Tra ritardi, rinvii e divergenze tra gli Stati membri, il mercato unico europeo è sempre più frammentato e alle imprese non resta che sperare in un recepimento guidato dal buon senso.
È passata la fatidica scadenza del 3 luglio, data di “partenza”, almeno in teoria, della Direttiva sui prodotti monouso in plastica. Direttiva che – ricordiamo – colpisce più di ogni altro il sistema industriale italiano: le nostre imprese, infatti, sono i maggiori produttori ed esportatori di questi prodotti e perderanno almeno un miliardo di euro di fatturato, che verrà sottratto al piatto della bilancia commerciale.
Al di là delle note conseguenze a livello industriale e sociale già da tempo inutilmente denunciate, oggi il clamore è suscitato dalla mancanza – in Italia così come in altri Paesi UE – del decreto di recepimento della Direttiva e da una dannosa e pericolosa frammentazione nell’applicazione del diritto europeo che potrà causare perdita di occupazione e di imprese.
Colpa, anche, della pubblicazione in forte ritardo – poco più di un mese fa – delle Linee Guida applicative della Direttiva -che avrebbero avuto il compito di dirimere i dubbi già noti al settore, ma così non è avvenuto. Né i tempi né i contenuti delle Linee Guida hanno concesso il tempo necessario agli Stati membri per recepire in modo coerente la Direttiva, e alle imprese per riorganizzare le proprie attività.
La direttiva sulle plastiche monouso è un atto legislativo peculiare che lascia ampio spazio di interpretazione ai legislatori nazionali. E così, tra interpretazioni dissimili di molti concetti cardine e la mancanza di un’unica, vera data di partenza in tutti gli Stati membri, alla fine risulterà impossibile preservare l'obiettivo dell'armonizzazione in tutta l'Unione europea. Auspicabile a tal riguardo un riesame dell’impianto della normativa europea, come pure auspicato dal nostro Ministro della Transizione ecologica.
Tutto ciò in un clima di incertezza e di instabilità derivante dalle conseguenze dell’emergenza pandemica che proprio nei momenti più critici ha fatto emergere il ruolo sociale di alcuni prodotti. E da qui la nostra richiesta alle istituzioni di limitare i danni, riconoscendo questo ruolo fondamentale dei prodotti monouso, almeno nei circuiti confinati di utilizzo, dove la gestione del rifiuto è un obbligo e non solo un’opportunità.
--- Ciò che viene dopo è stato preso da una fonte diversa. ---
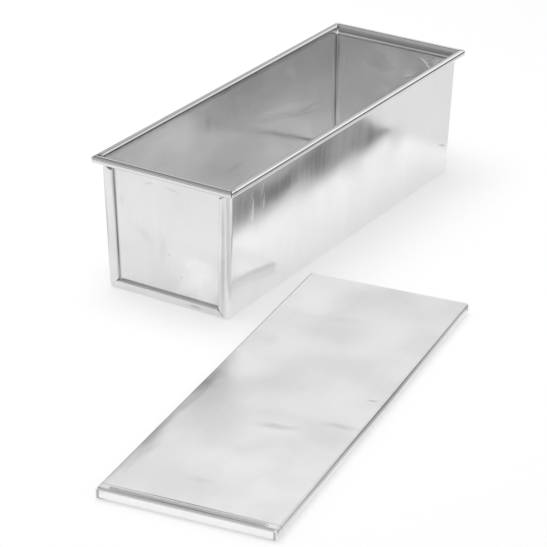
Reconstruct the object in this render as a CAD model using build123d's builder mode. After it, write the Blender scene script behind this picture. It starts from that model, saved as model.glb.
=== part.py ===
from build123d import *
from math import atan, cos, radians, sin, tan
import os

os.makedirs("parts", exist_ok=True)

# Baking space, measured inside the pan at the rim, and the lean of its walls
inner_length = 300.0
inner_width = 100.0
pan_height = 96.0
end_draft = 3.0
side_draft = 2.5

# Sheet metal and the wire in the rolled rim
sheet = 0.8
wire_diameter = 3.5
wire_play = 0.15
roll_turn = 300.0
wire_bend = 2.2
wire_joint_gap = 0.5

# Bends of the trough at its four upright corners and along its bottom edges, measured inside
upright_bend = 3.2
base_bend = 1.4

# Lock seams that hold the end panels in the trough, and the flare of the panels above them
fold_gap = 0.1
side_seam_width = 8.6
base_seam_width = 6.8
seam_drop = 7.0
seam_top_slope = 2.0
flare_angle = 34.0
flare_bend = 5.0

# Cut-outs of the blanks at the corners
mitre_gap = 0.35
mitre_notch = 2.6
corner_hole = 1.3
rim_corner = 2.0
seam_relief = 1.2
hem_gap = 1.0

# Sliding lid
lid_play = 0.6
lid_headroom = 0.3
lid_bend = 1.7
ridge_radius = 1.5
ridge_inset = 3.4
ridge_margin = 8.5
stop_inset = 2.4
stop_slit = 0.6
stop_depth = 5.9

# Where the lid lies on the table beside the pan
lid_centre_x = -218.0
lid_centre_y = -141.5
lid_heading = 8.4

# Sizes that follow from the folds
layer = sheet + fold_gap
fold_outer = layer + sheet / 2
fold_centre = sheet + fold_gap + fold_outer
side_fold = upright_bend + sheet
seam_depth = 4 * sheet + 3 * fold_gap
seam_top = pan_height - seam_drop
flap_top = seam_top - seam_top_slope
roll_inner = wire_diameter / 2 + wire_play
roll_outer = roll_inner + sheet
roll_middle = roll_inner + sheet / 2
roll_height = pan_height - roll_outer
overrun = 2 * sheet

# Lean of the walls, and the directions out of and up each wall
end_lean = atan(end_draft / pan_height)
side_lean = atan(side_draft / pan_height)
end_out = Vector(cos(end_lean), 0, -sin(end_lean))
end_up = Vector(sin(end_lean), 0, cos(end_lean))
side_out = Vector(0, cos(side_lean), -sin(side_lean))


def half_length(height, inset=0):
    """Half the length over the end seams at a height, less an inset square to the wall."""
    lean_in = end_draft * (pan_height - height) / pan_height
    return inner_length / 2 + seam_depth - lean_in - inset / cos(end_lean)


def half_width(height, inset=0):
    """Half the width over the long sides at a height, less an inset square to the wall."""
    lean_in = side_draft * (pan_height - height) / pan_height
    return inner_width / 2 + sheet - lean_in - inset / cos(side_lean)


# Centre of the wire along the ends and along the sides, tangent to each wall
end_roll_u = roll_inner
end_roll_v = (roll_height + end_roll_u * sin(end_lean)) / cos(end_lean)
end_roll_x = half_length(0) + end_roll_u * cos(end_lean) + end_roll_v * sin(end_lean)
side_roll_v = (roll_height + roll_inner * sin(side_lean)) / cos(side_lean)
side_roll_y = half_width(0) + roll_inner * cos(side_lean) + side_roll_v * sin(side_lean)
rim_half_length = end_roll_x + roll_outer
rim_half_width = side_roll_y + roll_outer

# Middle of an end panel's sheet, and of the straight flare that leads from it to the rolled edge
flare_lean = radians(flare_angle)
face_u = -sheet / 2 - 3 * layer
flare_top_u = end_roll_u - roll_middle * cos(flare_lean)
flare_top_v = end_roll_v + roll_middle * sin(flare_lean)
flare_foot_v = flare_top_v - (flare_top_u - face_u) / tan(flare_lean)

# Flat planes of the sketches that follow a leaning wall
end_section = Plane((half_length(0), 0, 0), x_dir=end_out, z_dir=(0, -1, 0))
side_section = Plane((0, half_width(0), 0), x_dir=side_out, z_dir=(1, 0, 0))


def leaning_block(low, high, inset, upright_radius, base_radius):
    """A block whose faces lean like the pan's outside, rounded at its corners and below."""
    with BuildPart() as block:
        with BuildSketch(Plane.XZ):
            with BuildLine():
                Polyline(
                    (-half_length(low, inset), low),
                    (half_length(low, inset), low),
                    (half_length(high, inset), high),
                    (-half_length(high, inset), high),
                    close=True,
                )
            make_face()
        extrude(amount=inner_width, both=True)
        with BuildSketch(Plane.YZ):
            with BuildLine():
                Polyline(
                    (-half_width(low, inset), low),
                    (half_width(low, inset), low),
                    (half_width(high, inset), high),
                    (-half_width(high, inset), high),
                    close=True,
                )
            make_face()
        extrude(amount=inner_length, both=True, mode=Mode.INTERSECT)
        base, top = block.faces().sort_by(Axis.Z)[0], block.faces().sort_by(Axis.Z)[-1]
        fillet(block.edges() - base.edges() - top.edges(), upright_radius)
        fillet(block.faces().sort_by(Axis.Z)[0].edges(), base_radius)
    return block.part


def corner_climb(low, high):
    """The way that a vertical corner of the pan climbs between two heights."""
    return Vector(half_length(high) - half_length(low), half_width(high) - half_width(low), high - low)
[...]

Se l‘obiettivo della Direttiva è chiaramente vietare o ridurre ciò che si presta alla dispersione nell’ambiente, la nostra proposta avrebbe potuto rappresentare una soluzione per salvare un settore al quale oggi si chiede, nonostante i ritardi europei e nazionali e nonostante la pandemia con tutte le sue conseguenze -non da ultimo il rinnovato ruolo sociale delle plastiche monouso- una conversione di cui nessuno ancora riesce a declinare la congrua spiegazione, a meno che non si spieghi con un semplicistico “purché non sia fatto di plastica”.
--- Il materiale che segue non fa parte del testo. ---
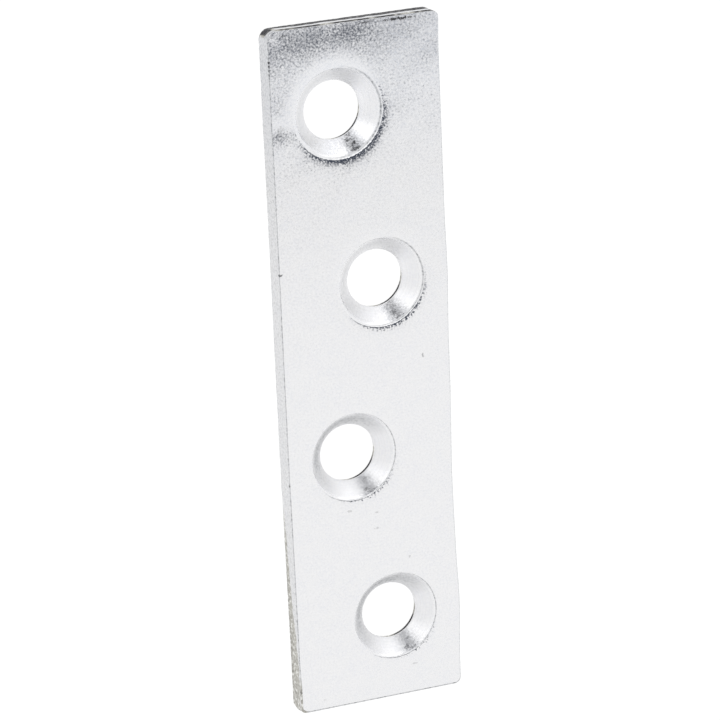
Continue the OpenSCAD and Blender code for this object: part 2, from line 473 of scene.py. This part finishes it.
zinc = bpy.data.materials.new("bright_zinc")
zinc.use_nodes = True
nodes, links = zinc.node_tree.nodes, zinc.node_tree.links
metal = nodes["Principled BSDF"]
metal.inputs["Metallic"].default_value = 1
place = nodes.new("ShaderNodeTexCoord").outputs["Object"]
along = nodes.new("ShaderNodeSeparateXYZ")
links.new(place, along.inputs[0])


def feed(socket, value):
    """Links an output to this input, or writes a plain number or colour on it."""
    if isinstance(value, bpy.types.NodeSocket):
        links.new(value, socket)
    else:
        socket.default_value = value


def sums(operation, first, second):
    """One step of arithmetic on two values."""
    step = nodes.new("ShaderNodeMath")
    step.operation = operation
    feed(step.inputs[0], first)
    feed(step.inputs[1], second)
    return step.outputs[0]


def ramped(value, low, high, start=0.0, end=1.0):
    """The start value up to the low mark, the end value from the high one, and smooth between."""
    step = nodes.new("ShaderNodeMapRange")
    step.interpolation_type = "SMOOTHSTEP"
    feed(step.inputs["Value"], value)
    for name, number in (("From Min", low), ("From Max", high), ("To Min", start), ("To Max", end)):
        step.inputs[name].default_value = number
    return step.outputs["Result"]


def blended(share, first, second):
    """The first colour where the share is 0, the second where it is 1."""
    blend = nodes.new("ShaderNodeMix")
    blend.data_type = "RGBA"
    feed(blend.inputs["Factor"], share)
    feed(blend.inputs["A"], first)
    feed(blend.inputs["B"], second)
    return blend.outputs["Result"]


def mottle(size, detail):
    """A random field whose grains are about this wide."""
    noise = nodes.new("ShaderNodeTexNoise")
    noise.inputs["Scale"].default_value = 1 / size
    noise.inputs["Detail"].default_value = detail
    links.new(place, noise.inputs["Vector"])
    return noise


def mesh_value(name):
    """The value that the shell's points hold under this name."""
    attribute = nodes.new("ShaderNodeAttribute")
    attribute.attribute_name = name
    return attribute.outputs["Fac"]


grain = mottle(0.17 * mm, 2)
patches = mottle(1.1 * mm, 2).outputs[0]
flecks = mottle(0.2 * mm, 2).outputs[0]
spangle = mottle(0.17 * mm, 1).outputs[0]
chips = mottle(0.3 * mm, 3).outputs[0]
torn_and_shaded = mesh_value("torn_and_shaded")
dull_and_shaded = mesh_value("dull_and_shaded")
drawn = mesh_value("drawn")
from_centre = mesh_value("from_centre")           # of the nearest hole, in millimetres
in_sink = ramped(from_centre, sink_radius / mm - 0.3, sink_radius / mm + 0.05, 1, 0)
at_upper_end = ramped(along.outputs["Y"], 23 * mm, 28 * mm)
rubbed = sums("MULTIPLY", at_upper_end, ramped(along.outputs["X"], 0, 4 * mm))

# the plating, in cool and pale patches under its own fine spangle
colour = blended(ramped(patches, 0.35, 0.65), cool_zinc, pale_zinc)
colour = blended(ramped(spangle, 0.25, 0.75), colour, spangle_zinc)

# faint turning rings in the countersinks
rings = nodes.new("ShaderNodeTexNoise")
rings.noise_dimensions = "1D"
rings.inputs["Scale"].default_value = rings_per_mm
links.new(from_centre, rings.inputs["W"])
turned = sums("MULTIPLY", in_sink, ramped(rings.outputs[0], 0.42, 0.6, 0, 0.075))
colour = blended(turned, colour, ring_grey)

# a grey tint that grows up the plate, bluish at the upper end and strongest at its right corner,
# which is rubbed smooth
tint_share = ramped(along.outputs["Y"], 0, 20 * mm, 0.06, 0.15)
tint_share = sums("ADD", tint_share, sums("MULTIPLY", rubbed, 0.1))
tint_share = sums("MULTIPLY", tint_share, ramped(in_sink, 0, 1, 1, 0.3))
tint = blended(ramped(along.outputs["Y"], 16 * mm, 24 * mm), tint_below, tint_above)
colour = blended(sums("MULTIPLY", tint_share, ramped(flecks, 0.25, 0.6, 1, 0.3)), colour, tint)

# the drawn edges, dull and painted with dark grey shade, as are the rims and the throats; and the
# torn steel, which is brown, then painted near-black as shade where torn deepest: along the upper
# end, and low in each hole on its lower right side
colour = blended(sums("MULTIPLY", dull_and_shaded, ramped(flecks, 0.25, 0.6, 0.7, 0.3)), colour, dull_shade_grey)
tear = blended(ramped(chips, 0.35, 0.5, 1, 0), steel_brown, steel_dark)
tear = blended(ramped(chips, 0.55, 0.62), tear, steel_bright)
tear = blended(ramped(torn_and_shaded, 0.55, 0.8), tear, blended(ramped(chips, 0.5, 0.7), dark_dirt_and_shade, steel_grey))
colour = blended(ramped(torn_and_shaded, 0.15, 0.5), colour, tear)


def marked(colour, centre, half_size, shade):
    """The colour with one ragged mark on it, darkest in its middle: an oval whose half width and
    half length are given. The centre and the size are in millimetres."""
    away = nodes.new("ShaderNodeVectorMath")
    away.operation = "SUBTRACT"
    links.new(place, away.inputs[0])
    away.inputs[1].default_value = Vector(centre) * mm
    share = nodes.new("ShaderNodeVectorMath")
    share.operation = "DIVIDE"
    links.new(away.outputs["Vector"], share.inputs[0])
    share.inputs[1].default_value = Vector((*half_size, mark_half_height)) * mm
    length = nodes.new("ShaderNodeVectorMath")
    length.operation = "LENGTH"
    links.new(share.outputs["Vector"], length.inputs[0])
    ragged = sums("ADD", length.outputs["Value"], ramped(flecks, 0.3, 0.7, 0.45, -0.45))
    return blended(ramped(ragged, 0.3, 1, shade, 0), colour, dark_dirt_and_shade)


# each mark's centre, half size and shade. The nicks, the scores and the dent's mark are painted
# shade, and the chatter is partly painted shade
# painted shade of nicks, which have no dent in the mesh
edge_nick_shade = [                                    # in the left edge, from the upper end down
    ((-7.50, 27.46, 1.98), (0.13, 0.13), 0.95), ((-7.50, 27.12, 1.98), (0.13, 0.13), 0.95),
    ((-7.50, 26.78, 1.98), (0.13, 0.13), 0.95), ((-7.50, 26.40, 1.98), (0.12, 0.15), 0.6),
    ((-7.45, 9.40, 1.98), (0.25, 0.13), 0.85), ((-7.55, -9.10, 1.98), (0.13, 0.13), 0.7),
    ((-7.55, -21.40, 1.98), (0.14, 0.2), 0.7), ((-7.48, -28.05, 1.98), (0.16, 0.25), 0.7),
]
# painted shade of scores and dents along the upper end
end_score_shade = [
    ((4.0, 29.72, 2), (1.6, 0.16), 0.95), ((1.2, 29.78, 2), (0.8, 0.1), 0.7),
    ((-6.2, 29.55, 2), (0.25, 0.12), 0.6),
]
# specks; the last one is the painted shade of the dent beside the first hole
face_specks_and_dent_shade = [
    ((5.12, 0.47, 2), (0.14, 0.2), 0.45), ((-2.20, -12.30, 2), (0.3, 0.13), 0.25),
    ((0.29, -12.84, 2), (0.2, 0.14), 0.25), ((0.22, -14.28, 2), (0.3, 0.13), 0.22),
    ((3.17, -17.39, 2), (0.15, 0.15), 0.25), ((3.20, -27.31, 2), (0.35, 0.1), 0.22),
    ((-5.3, -29.0, 2), (0.2, 0.13), 0.12), ((-6.8, 21.6, 2), (0.4, 0.6), 0.2),
]
# chatter marks, partly painted shade that darkens the countersinks' drawn patches
sink_chatter_and_shade = [                                  # from the upper hole down
    ((-0.42, 19.85, 0.9), (0.45, 0.4), 0.5), ((-0.28, 19.54, 1.3), (0.45, 0.4), 0.65),
    ((-0.14, 19.23, 1.7), (0.45, 0.4), 0.55), ((2.81, 4.50, 1.3), (0.4, 0.35), 0.4),
    ((-0.42, -10.73, 1.54), (0.35, 0.3), 0.45), ((-0.27, -10.01, 0.84), (0.3, 0.3), 0.35),
    ((2.72, -25.75, 1.54), (0.35, 0.3), 0.5), ((3.03, -25.18, 1.07), (0.3, 0.3), 0.3),
]
for mark in [*edge_nick_shade, *end_score_shade, *face_specks_and_dent_shade, *sink_chatter_and_shade]:
    colour = marked(colour, *mark)
links.new(colour, metal.inputs["Base Color"])

# rougher in the countersinks, the more so from the upper one down, and where torn or dull
softer_below = ramped(along.outputs["Y"], -8 * mm, 20 * mm, 0.08, -0.02)
sink_roughness = sums("ADD", ramped(drawn, 0.15, 1, 0.18, 0.1), softer_below)
roughness = sums("ADD", face_roughness, sums("MULTIPLY", in_sink, sink_roughness))
roughness = sums("ADD", roughness, sums("MULTIPLY", torn_and_shaded, 0.45))
roughness = sums("ADD", roughness, sums("MULTIPLY", dull_and_shaded, 0.25))
links.new(roughness, metal.inputs["Roughness"])

# the grain tilts the surface at random, the more so where the metal is drawn or torn
tilt = nodes.new("ShaderNodeVectorMath")
tilt.operation = "SUBTRACT"
links.new(grain.outputs["Color"], tilt.inputs[0])
tilt.inputs[1].default_value = (0.5, 0.5, 0.5)
tilt_size = sums("ADD", sums("MULTIPLY", drawn, 0.27), sums("MULTIPLY", torn_and_shaded, 0.6))
tilt_size = sums("ADD", tilt_size, ramped(patches, 0.3, 0.7, 0.05, 0.07))
tilt_size = sums("ADD", tilt_size, sums("MULTIPLY", in_sink, 0.03))
tilt_size = sums("MULTIPLY", tilt_size, ramped(rubbed, 0, 1, 1, 0.72))
scaled = nodes.new("ShaderNodeVectorMath")
scaled.operation = "SCALE"
links.new(tilt.outputs["Vector"], scaled.inputs[0])
links.new(tilt_size, scaled.inputs["Scale"])
surface = nodes.new("ShaderNodeNewGeometry")
grained = nodes.new("ShaderNodeVectorMath")
grained.operation = "ADD"
links.new(surface.outputs["Normal"], grained.inputs[0])
links.new(scaled.outputs["Vector"], grained.inputs[1])
unit = nodes.new("ShaderNodeVectorMath")
unit.operation = "NORMALIZE"
links.new(grained.outputs["Vector"], unit.inputs[0])
links.new(unit.outputs["Vector"], metal.inputs["Normal"])
shell.materials.append(zinc)

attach(plate, "root")
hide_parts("plate")

# The table. A wide white sheet just under the plate's back, lit from within like a light table,
# so bright that the plate's shadow hardly shows.

table_half = 3.0
table_level = -0.01 * mm
glow_strength = 1.1
glow_seen, glow_mirrored = 0.86, 0.75             # share of the glow, the rest is matt white
matt_white = (0.9, 0.9, 0.9, 1)

sheet = bpy.data.meshes.new("table")
corners = [(-1, -1), (1, -1), (1, 1), (-1, 1)]
corners = [(x * table_half, y * table_half, table_level) for x, y in corners]
sheet.from_pydata(corners, [], [(0, 1, 2, 3)])
table = bpy.data.objects.new("table", sheet)
bpy.context.scene.collection.objects.link(table)
paper = bpy.data.materials.new("white_paper")
paper.use_nodes = True
nodes, links = paper.node_tree.nodes, paper.node_tree.links
nodes.clear()
finish = nodes.new("ShaderNodeOutputMaterial")
glow = nodes.new("ShaderNodeEmission")
glow.inputs["Strength"].default_value = glow_strength
matt = nodes.new("ShaderNodeBsdfDiffuse")
matt.inputs["Color"].default_value = matt_white
path = nodes.new("ShaderNodeLightPath")
lit = sums("MAXIMUM", sums("MULTIPLY", path.outputs["Is Camera Ray"], glow_seen),
           sums("MULTIPLY", path.outputs["Is Glossy Ray"], glow_mirrored))
mix = nodes.new("ShaderNodeMixShader")
links.new(lit, mix.inputs[0])
links.new(matt.outputs[0], mix.inputs[1])
links.new(glow.outputs[0], mix.inputs[2])
links.new(mix.outputs[0], finish.inputs[0])
sheet.materials.append(paper)

# The light tent. White cloth on every side, brighter beyond the plate's upper end, both low down
# and overhead. A short gap in it, nearly overhead, is dark, and a pale stand with a dark middle
# is low beyond the upper end.

white, brighter = (1, 1, 1, 1), (1.5, 1.5, 1.5, 1)
gap_blue = (0.052, 0.063, 0.09, 1)
stand_towards = (-0.217, 0.929, 0.301)
stand_pale, stand_dark = (0.73, 0.74, 0.76, 1), (0.1, 0.102, 0.11, 1)

world = bpy.data.worlds.new("light_tent")
bpy.context.scene.world = world
world.use_nodes = True
nodes, links = world.node_tree.nodes, world.node_tree.links
way = nodes.new("ShaderNodeTexCoord")


def along_way(direction):
    """The cosine of the angle between the way looked and this direction."""
    dot = nodes.new("ShaderNodeVectorMath")
    dot.operation = "DOT_PRODUCT"
    dot.inputs[1].default_value = Vector(direction).normalized()
    links.new(way.outputs["Generated"], dot.inputs[0])
    return dot.outputs["Value"]


def within(direction, outer, inner):
    """A round patch of the tent about this direction: 0 beyond the outer angle from it, in degrees,
    1 within the inner one, and smooth between."""
    return ramped(along_way(direction), np.cos(np.radians(outer)), np.cos(np.radians(inner)))


def band(value, begins, opens, closes, ends):
    """Rises from 0 to 1 between the first two marks and falls to 0 between the last two."""
    return sums("MULTIPLY", ramped(value, begins, opens), ramped(value, closes, ends, 1, 0))


across = along_way((-0.375, 0.927, 0))
sideways = along_way((0.927, 0.375, 0))
upward = along_way((0, 0, 1))
gap = sums("MULTIPLY", band(across, -0.350, -0.315, -0.10, -0.02), band(sideways, 0, 0.15, 0.36, 0.5))
gap = sums("MULTIPLY", gap, ramped(upward, 0.2, 0.3))
panel = sums("MAXIMUM", ramped(upward, 0.28, 0.42, 1, 0.1), ramped(upward, 0.75, 0.95))
panel = sums("MULTIPLY", panel, within((-0.1, 0.85, 0.5), 68, 40))
colour = blended(panel, white, brighter)
colour = blended(gap, colour, gap_blue)
colour = blended(within(stand_towards, 28, 12), colour, stand_pale)
colour = blended(within(stand_towards, 11, 4), colour, stand_dark)
colour = blended(nodes.new("ShaderNodeLightPath").outputs["Is Camera Ray"], colour, white)
links.new(colour, nodes["Background"].inputs["Color"])

# The camera. It looks down on the plate from beyond its upper left corner.

standpoint = (-0.114366, 0.097656, 0.282073)
# the camera's own right, its up and the way behind it
right = Vector((0.92052, -0.04238, 0.38838))
up = Vector((0.15572, 0.95152, -0.26525))
back = Vector((-0.35831, 0.30465, 0.8825))

camera = bpy.data.cameras.new("camera")
camera.lens = 188.65
camera.sensor_width = 36
viewer = bpy.data.objects.new("camera", camera)
turn = Matrix((right, up, back)).transposed()
viewer.matrix_world = Matrix.Translation(standpoint) @ turn.to_4x4()
bpy.context.scene.collection.objects.link(viewer)
bpy.context.scene.camera = viewer
bpy.context.scene.view_settings.view_transform = "Standard"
La situazione contingente in Italia è affidata ad una “bozza di decreto di recepimento” e ad alcune dichiarazioni del Ministro della Transizione Ecologica che ha chiarito più volte che esiste la possibilità nel nostro ordinamento di beneficiare di una proroga di tre mesi del termine di esercizio delle delega fornita dal Parlamento al recepimento della Direttiva. La stessa bozza di decreto, che pare vedremo in Gazzetta Ufficiale nel prossimo autunno, prevede un periodo transitorio di 180 giorni per lo smaltimento delle scorte.
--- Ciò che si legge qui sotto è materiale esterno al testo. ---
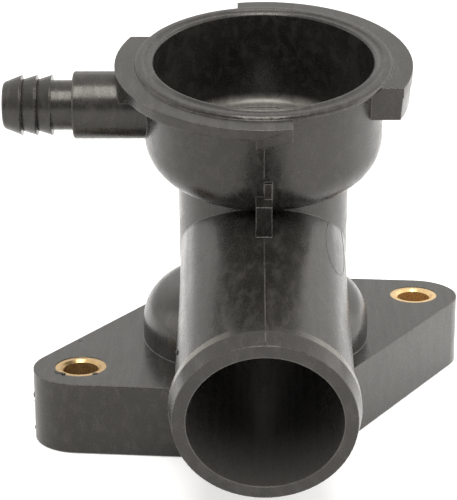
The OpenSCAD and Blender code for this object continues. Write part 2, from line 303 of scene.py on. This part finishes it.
def crest_mask(t, x, y, neck_radius):
    """1 on the crest of the hose neck's bead, at its sides."""
    return product(
        t,
        t.remap(neck_radius, BEAD_R - 0.15, BEAD_R - 0.05, 0.0, 1.0),
        t.remap(y, -59.2, -59.0, 0.0, 1.0),
        t.remap(y, -57.1, -56.8, 1.0, 0.0),
        t.remap(t.math("ABSOLUTE", x), 4.0, 13.0, 0.0, 1.0, True),
    )


def nylon_material():
    mat, t, bsdf = principled("black_nylon")
    place, x, y, z = stem_coords(t)
    # The melt ran along the neck and up the stem, so the mottling is drawn out that way.
    cloud = t.noise(place, 90.0, 4.0, 0.6)
    mottle = t.noise(drawn_out(t, x, y, z, 0.42, 0.62), 0.55, 4.0, 0.6, 0.5)
    streak = t.noise(drawn_out(t, x, y, z, 0.06, 0.25), 0.9, 3.0, 0.55)
    grain = t.noise(place, 2600.0, 2.0, 0.6)
    fibre = t.noise(place, 4300.0, 1.0, 0.5)
    base = t.mix(t.remap(cloud, 0.35, 0.65, 0.0, 1.0), NYLON_DARK, NYLON_LIGHT)
    base = t.mix(t.remap(mottle, 0.48, 0.72, 0.0, 0.7), base, NYLON_SMUDGE)

    # Painted light: the bores are painted lighter, and the cup's seat and the sides of the bead's
    # crest get a painted highlight.
    radius = distance(t, x, y)
    neck_radius = distance(t, x, t.math("SUBTRACT", z, NECK_H))
    inside = bore_mask(t, y, z, radius, neck_radius)
    # Painted light: the bores are lighter.
    base = t.mix(inside, base, NYLON_BORE_PAINTED_LIGHT)
    # Painted highlight on the cup's seat.
    seat = product(t, seat_mask(t, z, radius), t.remap(mottle, 0.3, 0.7, 0.55, 1.0))
    base = t.mix(seat, base, NYLON_SEAT_HIGHLIGHT)
    # Painted highlight on the bead's crest, at its sides.
    crest = product(t, crest_mask(t, x, y, neck_radius), t.remap(mottle, 0.3, 0.7, 0.7, 1.0))
    base = t.mix(crest, base, NYLON_CREST_HIGHLIGHT)

    # Glass fibre shows as flecks, and sharp outer and inner edges get a painted highlight.
    fleck = product(t, t.remap(fibre, 0.68, 0.78, 0.0, 0.5), t.math("SUBTRACT", 1.0, inside))
    base = t.mix(fleck, base, NYLON_FLECK)
    # Painted highlight along sharp edges.
    edge_highlight = product(t, edge_mask(t, 0.00022, 0.86, 0.985), t.remap(mottle, 0.35, 0.62, 0.35, 0.95))
    base = t.mix(edge_highlight, base, NYLON_EDGE_HIGHLIGHT)
    t.put(base, bsdf.inputs["Base Color"])
    bsdf.inputs["IOR"].default_value = NYLON_IOR
    bsdf.inputs["Specular Tint"].default_value = NYLON_TINT

    rough = t.math(
        "ADD",
        t.remap(grain, 0.3, 0.7, 0.22, 0.32),
        t.remap(mottle, 0.3, 0.7, -0.03, 0.05),
    )
    rough = t.math("ADD", rough, t.remap(streak, 0.35, 0.65, -0.035, 0.045))
    t.put(rough, bsdf.inputs["Roughness"])
    bevel = t.add("ShaderNodeBevel", samples=6)
    bevel.inputs["Radius"].default_value = 0.00040
    bump = t.add("ShaderNodeBump")
    bump.inputs["Strength"].default_value = 0.20
    bump.inputs["Distance"].default_value = 0.00005
    t.put(t.math("ADD", t.math("MULTIPLY", grain, 0.5), mottle), bump.inputs["Height"])
    t.put(bevel.outputs[0], bump.inputs["Normal"])
    t.put(bump.outputs[0], bsdf.inputs["Normal"])
    return mat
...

In questo frangente la Direttiva sembra essere destinata a trovare una sua effettiva applicazione solo quando comparirà in Gazzetta Ufficiale il connesso decreto di recepimento, almeno per quel che attiene a quelle disposizioni che non sono immediatamente applicabili senza ulteriori atti di carattere nazionale. Questo ovviamente limitatamente al territorio nazionale, mentre per il resto d’Europa bisognerà valutare caso per caso, i rispettivi atti di recepimento dei Paesi membri dell’Unione.